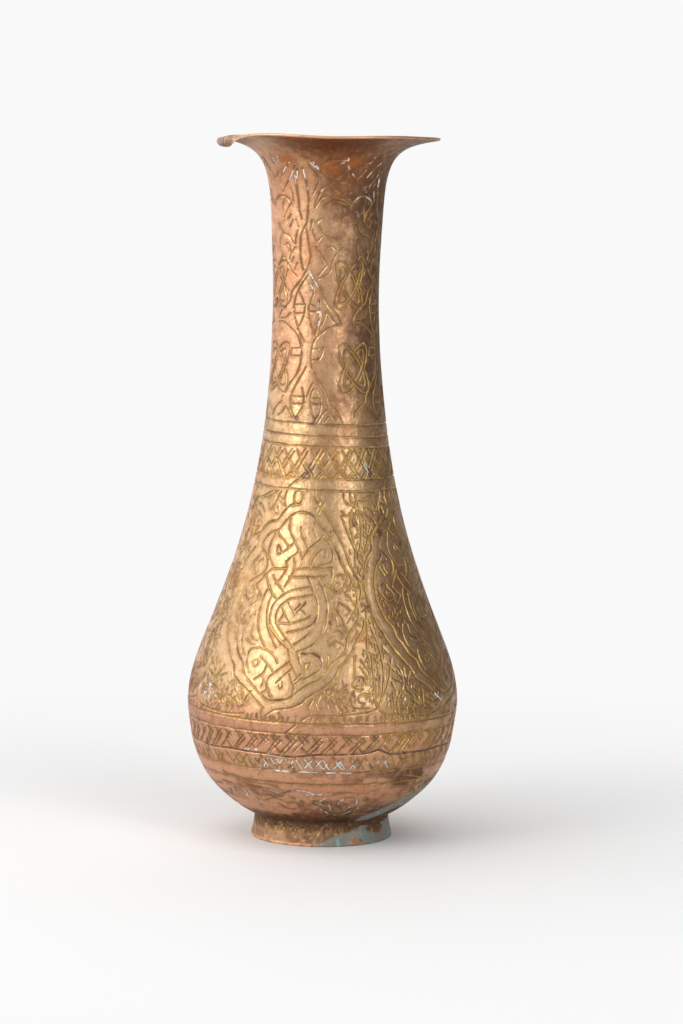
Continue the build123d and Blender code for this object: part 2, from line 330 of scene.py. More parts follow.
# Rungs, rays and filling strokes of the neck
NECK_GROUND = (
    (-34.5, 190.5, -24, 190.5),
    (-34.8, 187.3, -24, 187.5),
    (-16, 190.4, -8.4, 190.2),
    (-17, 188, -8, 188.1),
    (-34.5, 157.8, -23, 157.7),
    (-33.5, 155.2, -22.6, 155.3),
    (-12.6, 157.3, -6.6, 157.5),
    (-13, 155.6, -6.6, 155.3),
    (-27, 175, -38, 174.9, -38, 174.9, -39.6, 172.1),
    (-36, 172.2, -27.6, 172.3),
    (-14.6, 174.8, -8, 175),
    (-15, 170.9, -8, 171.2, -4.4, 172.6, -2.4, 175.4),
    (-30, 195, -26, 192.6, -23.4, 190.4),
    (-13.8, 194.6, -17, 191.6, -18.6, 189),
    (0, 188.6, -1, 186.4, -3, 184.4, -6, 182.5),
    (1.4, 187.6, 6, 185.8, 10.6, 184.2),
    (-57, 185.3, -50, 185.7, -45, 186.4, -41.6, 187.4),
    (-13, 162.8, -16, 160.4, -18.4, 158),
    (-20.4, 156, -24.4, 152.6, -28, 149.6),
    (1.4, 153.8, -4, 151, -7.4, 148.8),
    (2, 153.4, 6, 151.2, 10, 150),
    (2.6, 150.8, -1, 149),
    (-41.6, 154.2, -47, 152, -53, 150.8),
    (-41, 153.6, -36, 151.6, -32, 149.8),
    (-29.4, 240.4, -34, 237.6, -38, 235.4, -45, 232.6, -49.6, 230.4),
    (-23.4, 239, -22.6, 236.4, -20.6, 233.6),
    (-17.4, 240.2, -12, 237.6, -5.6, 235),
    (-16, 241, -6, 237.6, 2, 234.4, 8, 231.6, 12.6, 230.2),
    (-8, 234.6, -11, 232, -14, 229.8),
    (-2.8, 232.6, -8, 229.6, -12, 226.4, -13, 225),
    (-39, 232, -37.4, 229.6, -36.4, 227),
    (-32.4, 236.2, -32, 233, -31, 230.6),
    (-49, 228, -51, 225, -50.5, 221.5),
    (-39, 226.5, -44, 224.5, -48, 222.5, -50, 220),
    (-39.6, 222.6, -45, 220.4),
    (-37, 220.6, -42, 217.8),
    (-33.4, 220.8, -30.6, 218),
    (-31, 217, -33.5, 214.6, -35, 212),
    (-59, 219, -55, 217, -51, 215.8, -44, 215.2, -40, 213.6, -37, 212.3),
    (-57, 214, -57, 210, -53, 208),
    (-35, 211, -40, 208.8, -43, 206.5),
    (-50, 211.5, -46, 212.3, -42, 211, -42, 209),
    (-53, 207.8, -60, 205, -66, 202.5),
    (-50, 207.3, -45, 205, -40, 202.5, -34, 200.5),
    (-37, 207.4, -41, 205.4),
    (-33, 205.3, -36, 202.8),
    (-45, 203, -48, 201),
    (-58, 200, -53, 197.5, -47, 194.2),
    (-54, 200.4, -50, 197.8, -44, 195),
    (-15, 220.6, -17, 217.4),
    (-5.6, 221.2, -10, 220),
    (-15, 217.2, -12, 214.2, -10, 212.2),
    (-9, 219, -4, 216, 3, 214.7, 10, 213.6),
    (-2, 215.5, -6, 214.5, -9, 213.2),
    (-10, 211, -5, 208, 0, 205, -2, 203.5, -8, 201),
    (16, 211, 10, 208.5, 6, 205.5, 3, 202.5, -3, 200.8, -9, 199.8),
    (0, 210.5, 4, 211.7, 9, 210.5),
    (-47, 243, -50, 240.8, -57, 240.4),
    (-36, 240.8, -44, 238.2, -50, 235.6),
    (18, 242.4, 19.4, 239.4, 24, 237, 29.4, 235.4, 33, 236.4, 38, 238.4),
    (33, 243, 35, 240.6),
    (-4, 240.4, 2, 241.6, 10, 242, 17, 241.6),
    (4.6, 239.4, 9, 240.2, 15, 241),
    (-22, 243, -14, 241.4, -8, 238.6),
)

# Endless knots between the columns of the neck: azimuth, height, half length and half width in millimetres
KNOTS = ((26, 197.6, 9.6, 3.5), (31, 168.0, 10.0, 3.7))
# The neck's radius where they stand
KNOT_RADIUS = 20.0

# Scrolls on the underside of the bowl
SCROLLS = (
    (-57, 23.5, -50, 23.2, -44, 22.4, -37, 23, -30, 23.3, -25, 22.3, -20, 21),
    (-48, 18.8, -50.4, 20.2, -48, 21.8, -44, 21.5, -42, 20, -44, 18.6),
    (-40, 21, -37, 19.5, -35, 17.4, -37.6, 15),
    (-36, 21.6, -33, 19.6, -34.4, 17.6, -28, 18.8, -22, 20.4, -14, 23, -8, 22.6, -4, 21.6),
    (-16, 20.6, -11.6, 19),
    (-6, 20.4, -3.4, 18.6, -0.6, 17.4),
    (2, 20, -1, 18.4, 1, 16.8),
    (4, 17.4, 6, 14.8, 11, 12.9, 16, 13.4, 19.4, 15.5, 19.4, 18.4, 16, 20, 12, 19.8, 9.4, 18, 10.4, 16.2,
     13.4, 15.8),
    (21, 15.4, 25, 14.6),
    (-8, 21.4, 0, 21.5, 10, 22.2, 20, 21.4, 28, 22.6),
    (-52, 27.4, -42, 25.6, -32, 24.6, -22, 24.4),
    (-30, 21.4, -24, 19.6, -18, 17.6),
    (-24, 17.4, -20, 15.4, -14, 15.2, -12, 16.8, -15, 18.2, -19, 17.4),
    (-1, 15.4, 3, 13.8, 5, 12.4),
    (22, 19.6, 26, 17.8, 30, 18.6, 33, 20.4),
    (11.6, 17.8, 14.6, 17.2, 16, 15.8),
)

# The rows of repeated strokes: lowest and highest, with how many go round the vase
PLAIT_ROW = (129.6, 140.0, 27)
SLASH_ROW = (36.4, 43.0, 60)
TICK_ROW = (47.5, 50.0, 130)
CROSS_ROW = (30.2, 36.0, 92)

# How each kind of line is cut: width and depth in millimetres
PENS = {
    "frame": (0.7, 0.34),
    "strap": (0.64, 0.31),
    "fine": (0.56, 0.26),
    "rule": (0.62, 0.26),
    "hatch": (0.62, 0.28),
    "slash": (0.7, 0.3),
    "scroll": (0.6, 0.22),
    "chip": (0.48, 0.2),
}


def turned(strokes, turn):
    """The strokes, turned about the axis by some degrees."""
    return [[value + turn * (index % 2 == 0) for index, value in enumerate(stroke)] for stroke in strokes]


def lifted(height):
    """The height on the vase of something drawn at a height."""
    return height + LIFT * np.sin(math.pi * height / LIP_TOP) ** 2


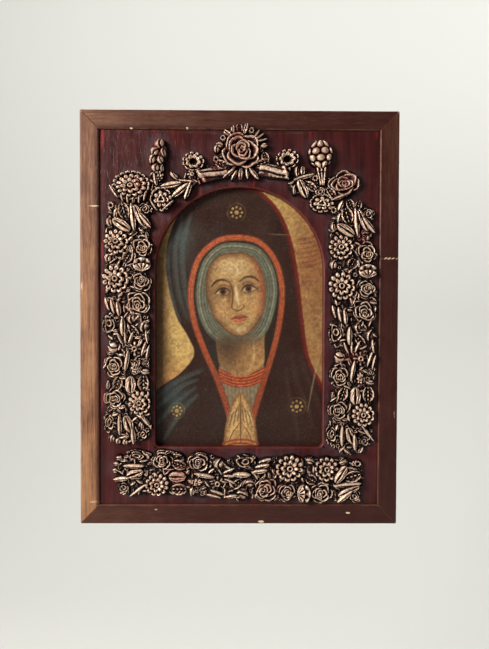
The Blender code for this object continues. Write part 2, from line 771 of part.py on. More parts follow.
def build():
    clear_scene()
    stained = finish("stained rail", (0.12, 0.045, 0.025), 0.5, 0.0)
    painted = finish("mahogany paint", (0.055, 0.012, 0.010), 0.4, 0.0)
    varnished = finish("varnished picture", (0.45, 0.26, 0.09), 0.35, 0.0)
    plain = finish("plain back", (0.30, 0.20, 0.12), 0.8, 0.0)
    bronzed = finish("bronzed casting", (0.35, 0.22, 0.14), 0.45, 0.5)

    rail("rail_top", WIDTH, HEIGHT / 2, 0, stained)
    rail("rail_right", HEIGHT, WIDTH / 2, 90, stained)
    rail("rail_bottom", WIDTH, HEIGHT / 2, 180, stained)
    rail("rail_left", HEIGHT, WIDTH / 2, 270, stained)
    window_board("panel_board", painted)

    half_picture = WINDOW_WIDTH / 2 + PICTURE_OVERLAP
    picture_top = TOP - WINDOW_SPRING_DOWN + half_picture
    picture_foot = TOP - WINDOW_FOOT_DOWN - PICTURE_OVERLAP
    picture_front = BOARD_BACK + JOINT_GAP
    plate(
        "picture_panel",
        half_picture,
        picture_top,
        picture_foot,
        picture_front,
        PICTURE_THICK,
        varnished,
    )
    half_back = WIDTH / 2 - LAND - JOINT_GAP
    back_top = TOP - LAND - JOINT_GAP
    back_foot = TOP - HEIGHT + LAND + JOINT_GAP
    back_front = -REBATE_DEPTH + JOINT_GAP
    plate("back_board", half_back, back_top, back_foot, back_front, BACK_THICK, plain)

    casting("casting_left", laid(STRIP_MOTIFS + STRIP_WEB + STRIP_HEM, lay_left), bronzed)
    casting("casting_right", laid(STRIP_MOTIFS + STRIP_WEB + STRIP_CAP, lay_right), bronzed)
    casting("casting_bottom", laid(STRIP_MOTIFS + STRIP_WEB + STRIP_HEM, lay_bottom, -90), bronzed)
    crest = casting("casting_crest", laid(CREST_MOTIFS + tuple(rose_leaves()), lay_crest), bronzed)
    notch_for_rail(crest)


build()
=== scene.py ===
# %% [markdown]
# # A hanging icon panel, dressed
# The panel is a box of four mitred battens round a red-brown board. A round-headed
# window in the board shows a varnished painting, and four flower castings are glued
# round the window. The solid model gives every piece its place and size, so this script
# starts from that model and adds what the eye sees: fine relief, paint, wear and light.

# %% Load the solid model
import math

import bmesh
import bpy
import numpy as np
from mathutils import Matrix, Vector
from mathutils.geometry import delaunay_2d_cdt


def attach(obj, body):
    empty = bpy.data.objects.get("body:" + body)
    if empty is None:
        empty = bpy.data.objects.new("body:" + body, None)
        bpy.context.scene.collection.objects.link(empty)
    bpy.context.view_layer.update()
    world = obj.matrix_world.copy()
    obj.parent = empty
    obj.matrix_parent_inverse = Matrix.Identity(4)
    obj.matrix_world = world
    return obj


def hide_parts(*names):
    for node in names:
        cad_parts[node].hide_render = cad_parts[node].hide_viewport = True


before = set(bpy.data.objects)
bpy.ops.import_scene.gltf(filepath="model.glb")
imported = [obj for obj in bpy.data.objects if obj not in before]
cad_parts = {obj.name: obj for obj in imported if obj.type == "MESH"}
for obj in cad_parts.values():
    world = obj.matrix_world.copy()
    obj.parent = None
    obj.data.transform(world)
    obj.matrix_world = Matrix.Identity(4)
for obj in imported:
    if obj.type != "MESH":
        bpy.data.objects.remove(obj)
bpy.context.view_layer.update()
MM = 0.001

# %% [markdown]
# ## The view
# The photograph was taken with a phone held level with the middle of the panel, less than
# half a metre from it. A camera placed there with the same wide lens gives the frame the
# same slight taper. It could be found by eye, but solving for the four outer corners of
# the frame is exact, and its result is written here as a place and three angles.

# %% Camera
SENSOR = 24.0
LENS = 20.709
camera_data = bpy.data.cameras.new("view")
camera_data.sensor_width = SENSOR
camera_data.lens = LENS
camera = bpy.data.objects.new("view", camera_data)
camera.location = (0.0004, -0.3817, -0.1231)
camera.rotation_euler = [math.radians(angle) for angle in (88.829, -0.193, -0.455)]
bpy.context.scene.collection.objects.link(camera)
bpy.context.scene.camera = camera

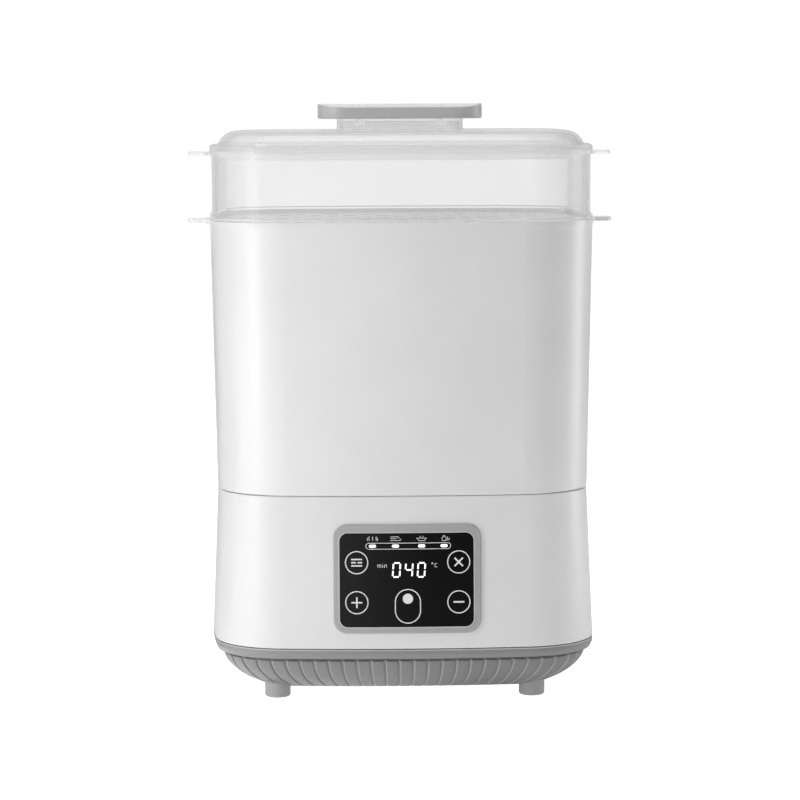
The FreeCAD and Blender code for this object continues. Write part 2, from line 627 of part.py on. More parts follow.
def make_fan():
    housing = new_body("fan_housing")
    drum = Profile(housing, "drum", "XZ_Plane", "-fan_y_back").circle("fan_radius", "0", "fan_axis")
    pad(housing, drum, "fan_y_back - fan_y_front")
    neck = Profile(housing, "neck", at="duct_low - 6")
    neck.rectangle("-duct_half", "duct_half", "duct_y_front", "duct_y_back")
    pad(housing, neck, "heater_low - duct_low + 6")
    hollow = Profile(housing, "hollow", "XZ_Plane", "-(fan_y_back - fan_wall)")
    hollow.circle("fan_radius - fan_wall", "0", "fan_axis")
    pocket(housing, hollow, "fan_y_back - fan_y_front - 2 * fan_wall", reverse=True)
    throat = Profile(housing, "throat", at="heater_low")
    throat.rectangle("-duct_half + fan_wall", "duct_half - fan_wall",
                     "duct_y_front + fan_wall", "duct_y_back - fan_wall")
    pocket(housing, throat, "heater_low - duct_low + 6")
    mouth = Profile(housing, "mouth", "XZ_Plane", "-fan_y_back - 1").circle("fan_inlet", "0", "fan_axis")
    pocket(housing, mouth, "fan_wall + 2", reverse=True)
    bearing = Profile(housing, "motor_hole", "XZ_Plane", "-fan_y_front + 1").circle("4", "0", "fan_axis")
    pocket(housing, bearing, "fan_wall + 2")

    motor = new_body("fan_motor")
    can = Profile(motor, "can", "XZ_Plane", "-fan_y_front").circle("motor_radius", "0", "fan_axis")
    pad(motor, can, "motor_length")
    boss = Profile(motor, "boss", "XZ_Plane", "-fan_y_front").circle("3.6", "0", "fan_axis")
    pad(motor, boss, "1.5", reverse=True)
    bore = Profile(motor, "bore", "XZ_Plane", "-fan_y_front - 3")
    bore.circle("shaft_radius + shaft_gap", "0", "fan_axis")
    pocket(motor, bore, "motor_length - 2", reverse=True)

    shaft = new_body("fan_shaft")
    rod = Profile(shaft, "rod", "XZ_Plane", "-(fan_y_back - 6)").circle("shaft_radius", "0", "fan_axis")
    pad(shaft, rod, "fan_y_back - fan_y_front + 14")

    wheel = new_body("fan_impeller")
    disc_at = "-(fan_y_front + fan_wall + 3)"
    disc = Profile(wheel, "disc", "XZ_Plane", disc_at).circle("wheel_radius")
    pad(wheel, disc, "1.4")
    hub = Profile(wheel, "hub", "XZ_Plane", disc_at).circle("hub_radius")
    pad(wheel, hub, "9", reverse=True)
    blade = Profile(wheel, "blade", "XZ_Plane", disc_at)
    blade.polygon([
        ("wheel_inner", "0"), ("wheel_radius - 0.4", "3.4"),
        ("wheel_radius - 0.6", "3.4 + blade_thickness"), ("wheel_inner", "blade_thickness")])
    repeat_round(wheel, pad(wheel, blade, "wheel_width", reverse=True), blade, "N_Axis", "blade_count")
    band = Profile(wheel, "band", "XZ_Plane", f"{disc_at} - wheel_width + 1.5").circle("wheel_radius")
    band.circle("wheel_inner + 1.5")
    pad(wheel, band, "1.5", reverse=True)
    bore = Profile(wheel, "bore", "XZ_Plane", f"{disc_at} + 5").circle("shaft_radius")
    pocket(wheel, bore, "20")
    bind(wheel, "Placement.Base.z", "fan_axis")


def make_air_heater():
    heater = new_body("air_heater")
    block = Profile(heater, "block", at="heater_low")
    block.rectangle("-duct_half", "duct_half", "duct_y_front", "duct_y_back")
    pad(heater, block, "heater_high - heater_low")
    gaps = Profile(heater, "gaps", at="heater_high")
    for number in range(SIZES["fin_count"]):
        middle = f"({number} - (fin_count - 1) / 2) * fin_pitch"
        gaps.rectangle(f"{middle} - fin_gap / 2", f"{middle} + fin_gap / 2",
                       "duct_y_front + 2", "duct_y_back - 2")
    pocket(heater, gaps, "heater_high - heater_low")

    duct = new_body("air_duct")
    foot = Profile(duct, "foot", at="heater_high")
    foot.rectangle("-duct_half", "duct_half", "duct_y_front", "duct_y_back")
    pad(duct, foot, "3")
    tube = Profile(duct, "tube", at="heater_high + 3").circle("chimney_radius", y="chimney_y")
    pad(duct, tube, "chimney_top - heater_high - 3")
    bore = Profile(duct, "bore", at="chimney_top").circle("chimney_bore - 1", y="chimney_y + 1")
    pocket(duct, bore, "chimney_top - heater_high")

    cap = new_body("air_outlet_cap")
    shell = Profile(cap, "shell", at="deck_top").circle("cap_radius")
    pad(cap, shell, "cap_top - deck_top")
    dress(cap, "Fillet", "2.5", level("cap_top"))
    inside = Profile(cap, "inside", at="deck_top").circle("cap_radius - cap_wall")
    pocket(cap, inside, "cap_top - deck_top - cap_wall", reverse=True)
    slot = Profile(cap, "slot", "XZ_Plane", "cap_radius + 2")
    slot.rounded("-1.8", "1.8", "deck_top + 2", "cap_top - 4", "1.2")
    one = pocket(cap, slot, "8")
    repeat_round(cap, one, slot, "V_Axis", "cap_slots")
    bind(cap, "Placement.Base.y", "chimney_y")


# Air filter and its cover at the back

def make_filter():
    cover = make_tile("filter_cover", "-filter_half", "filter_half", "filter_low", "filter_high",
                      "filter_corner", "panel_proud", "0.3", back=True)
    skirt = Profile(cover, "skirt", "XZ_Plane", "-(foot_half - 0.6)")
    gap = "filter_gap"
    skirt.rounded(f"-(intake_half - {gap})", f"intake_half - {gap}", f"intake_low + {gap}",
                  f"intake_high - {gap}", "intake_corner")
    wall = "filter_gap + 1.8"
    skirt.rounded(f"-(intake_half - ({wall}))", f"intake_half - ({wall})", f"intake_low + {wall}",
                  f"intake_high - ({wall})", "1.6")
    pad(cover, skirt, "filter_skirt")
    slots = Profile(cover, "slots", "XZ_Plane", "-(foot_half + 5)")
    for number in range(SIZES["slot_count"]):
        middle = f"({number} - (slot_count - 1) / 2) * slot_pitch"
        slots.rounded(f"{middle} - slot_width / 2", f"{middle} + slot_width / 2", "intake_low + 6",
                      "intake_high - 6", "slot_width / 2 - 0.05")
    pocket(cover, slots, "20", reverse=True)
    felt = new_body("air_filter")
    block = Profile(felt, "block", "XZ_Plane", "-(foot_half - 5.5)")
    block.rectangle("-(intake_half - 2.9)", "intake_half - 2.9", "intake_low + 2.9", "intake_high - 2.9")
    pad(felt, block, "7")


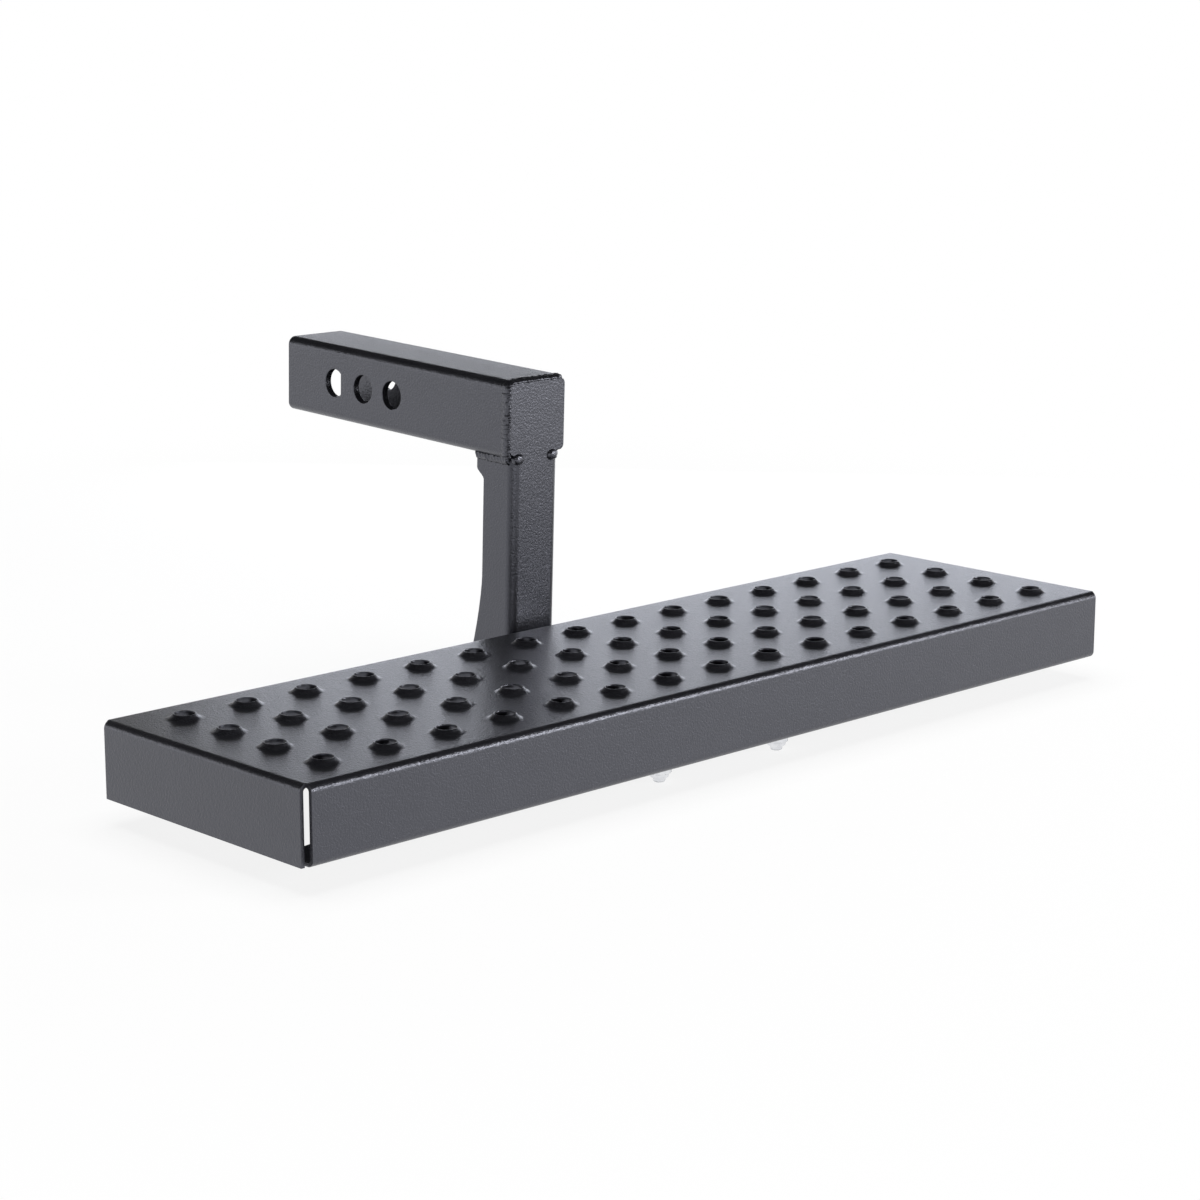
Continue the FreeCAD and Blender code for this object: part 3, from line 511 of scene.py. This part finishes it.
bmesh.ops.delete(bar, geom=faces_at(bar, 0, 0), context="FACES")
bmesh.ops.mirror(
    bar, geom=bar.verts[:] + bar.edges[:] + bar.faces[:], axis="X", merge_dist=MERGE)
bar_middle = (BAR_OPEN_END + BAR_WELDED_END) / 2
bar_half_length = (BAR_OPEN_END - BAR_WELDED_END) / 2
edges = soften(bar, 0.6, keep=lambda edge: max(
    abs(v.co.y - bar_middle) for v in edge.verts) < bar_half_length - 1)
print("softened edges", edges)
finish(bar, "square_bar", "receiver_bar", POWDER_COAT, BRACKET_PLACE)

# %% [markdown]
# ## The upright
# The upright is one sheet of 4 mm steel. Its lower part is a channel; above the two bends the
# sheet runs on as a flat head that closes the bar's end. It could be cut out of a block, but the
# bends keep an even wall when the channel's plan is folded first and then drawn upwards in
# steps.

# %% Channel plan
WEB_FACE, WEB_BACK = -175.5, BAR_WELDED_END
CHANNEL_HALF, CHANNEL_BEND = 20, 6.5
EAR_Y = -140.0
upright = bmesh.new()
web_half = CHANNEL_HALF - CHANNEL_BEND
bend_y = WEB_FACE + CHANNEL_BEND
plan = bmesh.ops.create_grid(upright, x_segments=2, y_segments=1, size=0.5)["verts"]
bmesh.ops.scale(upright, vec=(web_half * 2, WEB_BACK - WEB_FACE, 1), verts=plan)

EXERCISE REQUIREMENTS
Extract exactly and only these lines: the line containing "imported = [obj", the line containing "obj.matrix_world = Matrix.Identity(4)", and every line between them.

TASK RESULT
imported = [obj for obj in bpy.data.objects if obj not in before]
cad_parts = {obj.name: obj for obj in imported if obj.type == "MESH"}
for obj in cad_parts.values():
    world = obj.matrix_world.copy()
    obj.parent = None
    obj.data.transform(world)
    obj.matrix_world = Matrix.Identity(4)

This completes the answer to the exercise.